Perspective is important in capturing the best-looking apartment photos. Perhaps landlords have seen some real deal photographers in action, say at a wedding or a professional apartment photo shoot, and they noticed the pros will use a ladder to get more dimension or a wider scope for their shot. This is a great tactic IF you have the right lens, flash, and a host of other professional equipment to complement the added height.
Avoid shots that look like they're taken perched from the top of a ladder (or those taken way down low from the perspective or a housepet) when it comes to DIY smartphone photos. Unless you are using a stable chair or stepladder to get that added height, then you're usually hoisting their camera high up into the air and hoping for a great shot.
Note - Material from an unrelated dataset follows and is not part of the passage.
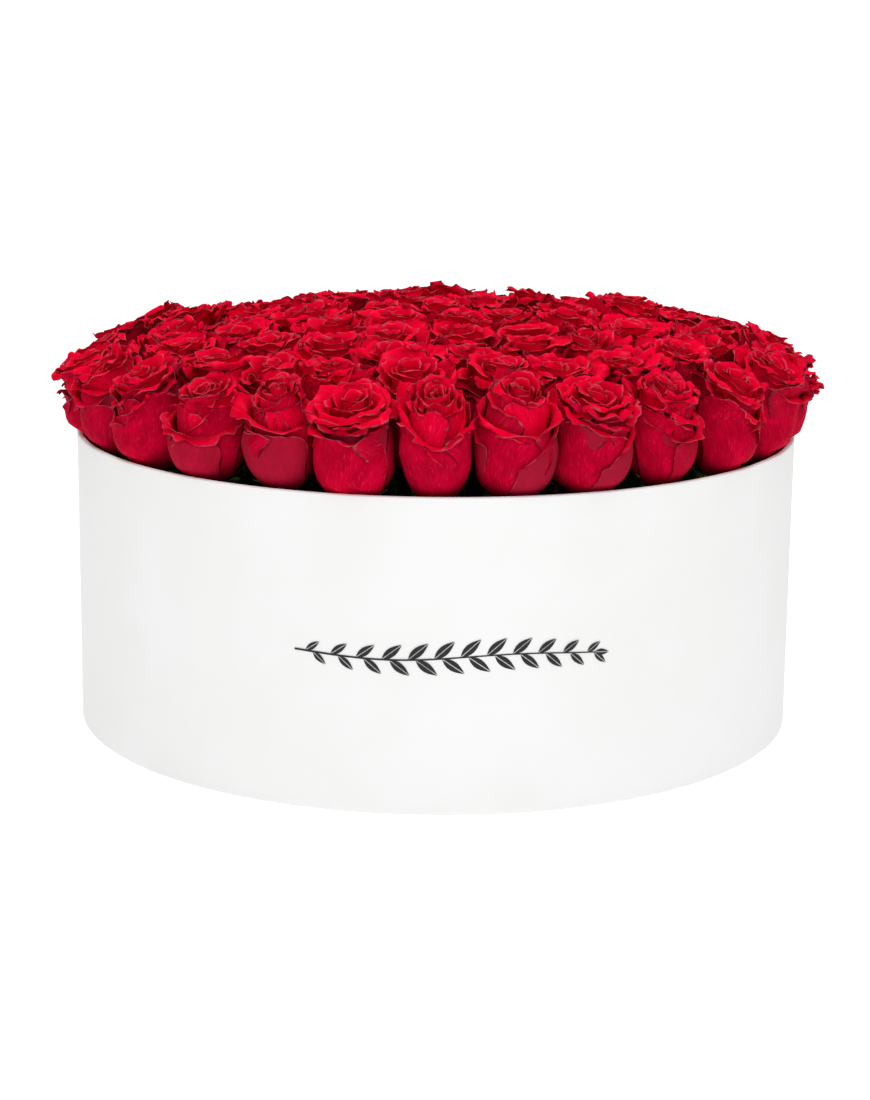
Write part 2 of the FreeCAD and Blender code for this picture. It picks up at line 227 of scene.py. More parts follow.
def smooth_curve(points, per_span=10):
    """A smooth curve through the points (Catmull-Rom), as many samples to each span."""
    points = np.asarray(points, float)
    ends = np.vstack([2 * points[0] - points[1], points, 2 * points[-1] - points[-2]])
    t = np.linspace(0, 1, per_span, endpoint=False)[:, None]
    spans = []
    for a, b, c, d in zip(ends, ends[1:], ends[2:], ends[3:]):
        spans.append(0.5 * (2 * b + (c - a) * t + (2 * a - 5 * b + 4 * c - d) * t ** 2
                            + (3 * b - a - 3 * c + d) * t ** 3))
    return np.vstack(spans + [points[-1:]])


def smooth_step(value, low, high):
    t = np.clip((value - low) / (high - low), 0, 1)
    return t * t * (3 - 2 * t)


def stage_points(stage):
    """The points up the middle of a petal at a stage from 0, the bud, to 1, the guard petals."""
    stages = [s for s, _ in PETAL_STAGES]
    tables = np.array([points for _, points in PETAL_STAGES], float)
    flat = tables.reshape(len(stages), -1)
    return np.array([np.interp(stage, stages, column) for column in flat.T]).reshape(-1, 2)


class PetalSheet:
    """The middle surface of a petal: x is across it and y up it, measured along the surface."""

    def __init__(self, points, turn, plan):
        curve = smooth_curve(points)
        steps = np.linalg.norm(np.diff(curve, axis=0), axis=1)
        self.lengths = np.concatenate([[0.0], np.cumsum(steps)])
        self.radii, self.heights = curve.T
        self.length = self.lengths[-1]
        self.turn, self.swirl, self.layer = turn, plan["swirl"], plan.get("layer", 0.0)
        self.wings, self.half_width = plan["wings"], plan["half_width"]

    def __call__(self, x, y):
        radius = np.interp(y, self.lengths, self.radii)
        height = np.interp(y, self.lengths, self.heights)
        angle = self.turn + x / np.maximum(radius, WRAP_RADIUS_MIN)
        up = np.clip(y / self.length, 0, 1)
        side = np.abs(x) / self.half_width
        wing = np.where(x < 0, self.wings[0], self.wings[1]) * side ** 2.5
        wing = wing * smooth_step(up, 0.35, 0.95)
        edge = self.swirl * x
        over_and_under = np.where(edge > 0, edge * side, 0.25 * np.tanh(edge))
        over_and_under = over_and_under * smooth_step(up, 0.0, 0.3)
        radius = radius + over_and_under + wing + self.layer * smooth_step(up, 0.0, 0.2)
        return np.stack([radius * np.cos(angle), radius * np.sin(angle), height - 0.25 * wing], -1)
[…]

This is like shooting photos blindly, in other words. And stretching those hands as far up as they can go will be less stable, resulting in blurry or out-of-focus images in the end.
Don't go for fancy tricks or gimmicks. Instead, get your framing right by standing with your feet shoulder's width apart, holding the camera at eye level (with both hands) and aiming for a neatly composed frame. Use the grid feature of the smartphone app to line up the photos.
Once you've taken a couple of snapshots, decide whether or not you're using the best orientation for your apartment photos. What does that mean? Rotating the camera 90 degrees will result in wider, landscape orientation photos. Leaving the smartphone upright in your hands will produce vertical, or portrait orientation, images. If the apartment has a lot of space that you want to showcase in the photos, then stick with the landscape (horizontal) orientation. If there are more specific details you're after, such as high-end fixtures or appliances, then consider using the portrait orientation (vertical) for the photos.